If we're talking about a band like Finch, no it's not? Their album was accepted in the pop punk community in the same way. It is not a traditional pop punk album by any means.
idk what version of wiitb youre jamming, i hear pop punk tropes all over that bad boy, but i was referring to thrice there not finch, my bad
Clearly no longer a productive conversation. I think my history with the genre and albums involved is pretty well established that I kinda know what I'm talking about. So, whatever. Enjoy.
"this album doesnt sound like pop punk" "what do you mean i hear it pretty plainly" "this conversation is not productive anymore i know more than you" lmao damn right this isnt a productive conversation anymore
All I know is 'Souls for Sale' playing at 1.1x speed sounds so great. Leaving this song unreleased is criminal!
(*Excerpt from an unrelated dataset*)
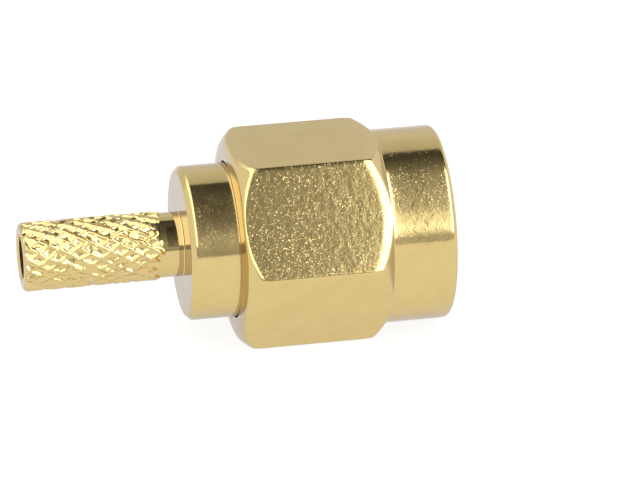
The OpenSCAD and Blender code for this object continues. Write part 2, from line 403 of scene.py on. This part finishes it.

Playing Souls at 1.1x sounds stellar! I imagine that’s what a proper final product would sound like anyways. It’s a bummer we got Oblivion but not WOV or Phantasma (properly produced) when Oblivion is very easily the weakest of the three ¯\_(ツ)_/¯
I don't think extreme feedback from someone's Sidekick in 2008 is going to be the thing that convinces me.
casket is their best song full stop but its uh not really the song id use to attempt to convert a wiitb devotee
I got into WIITB back in the day because that's when I was starting to branch out of just punk/pop punk and was listening to more screaming music. Bands like Finch, The Used, Grade, and a couple others helped bridge the gap to stuff that was even more screamy/artsy/etc. But a lot of that stuff wasn't for me. Just because SHTS was harder and more artsy (for lack of a better description), it just wasn't for me. I blame it more on the songs just not touching me the same as other stuff from that genre was, and not on "Finch should only be pop punk" (which I never considered them to be in the first place.) To me, Finch was an early 2000s post hardcore band with more general accessibility (aka catchy melodies and whatnot.) But I have given SHTS another listen in recent years, and "Insomniatic Meat" and "Brother Bleed Brother" stood out to me. So that's something.
i do also own that my biggest core value in my favorite bands is reinvention, expansion, and evolution, so idgaf about what literally any band is "supposed to sound like". one of my top 5 albums ever is achtung fuckin baby lmao but yeah i mean theres nothing wrong with the songs just not resonating with you as much, its just the framing of ones own songwriting preferences as an objective truth that i find a little silly
I dunno, I feel like "Finch made a pop-punk album" is far more objective framing then the same people that have been talking about the follow-up together for twenty years saying "yeah, we still don't like it."
i just thought the lyrics were appropriate, im done trying to convert anyone to like finch's weirder stuff
well what i surmised from this is you draw the line at what is pop punk and what is post hardcore differently than i do and thats okay
Eh, I kinda think genres and how we describe stuff matters. We've expanded emo to be far wider that it originally was for all kinds of bands and pop-punk itself can cast a very wide net. But calling something a pop-punk album does still mean something if we think words mean things. And Finch's debut album was not ever considered pop-punk, not by the band, the label, the critics writing about it, the entire scene listening to it. It was adjacent to the pop-punk world as Drive-Thru was branching out and The Used, Glassjaw, Thursday, Thrice and "screamo" was starting to take over. But, I'm going to push back on that album being called a pop-punk album because it's just ahistorical for all of us that grew up in that scene. Home Grown released a pop-punk album in 2002, Finch did not.
my point got a little lost here i think, and its my own bad to a degree for just using the catch all term "pop punk album" and not "album featuring a plethora of pop punks aesthetics" since i was more so saying the audience they got were inherently conditioned to expect a brighter, lighter, catchier, poppier, more streamlined affair
After reading that wiki page, it really paints a clearer picture as to why that album misses the mark. It's almost like they wanted to be weird and different for the sake of being weird and different, and Alex was basically just like "can we just write a straight forward song and stop trying to be weird?" And I get that. Even Trombino was like "umm this isn't for me, guys."
Yeah, I remember reading somewhere that Trombino was pretty much asking the band to make the music more accessible and focus more on choruses - which I get from his POV but I’m glad the band stayed true to what they wanted to do.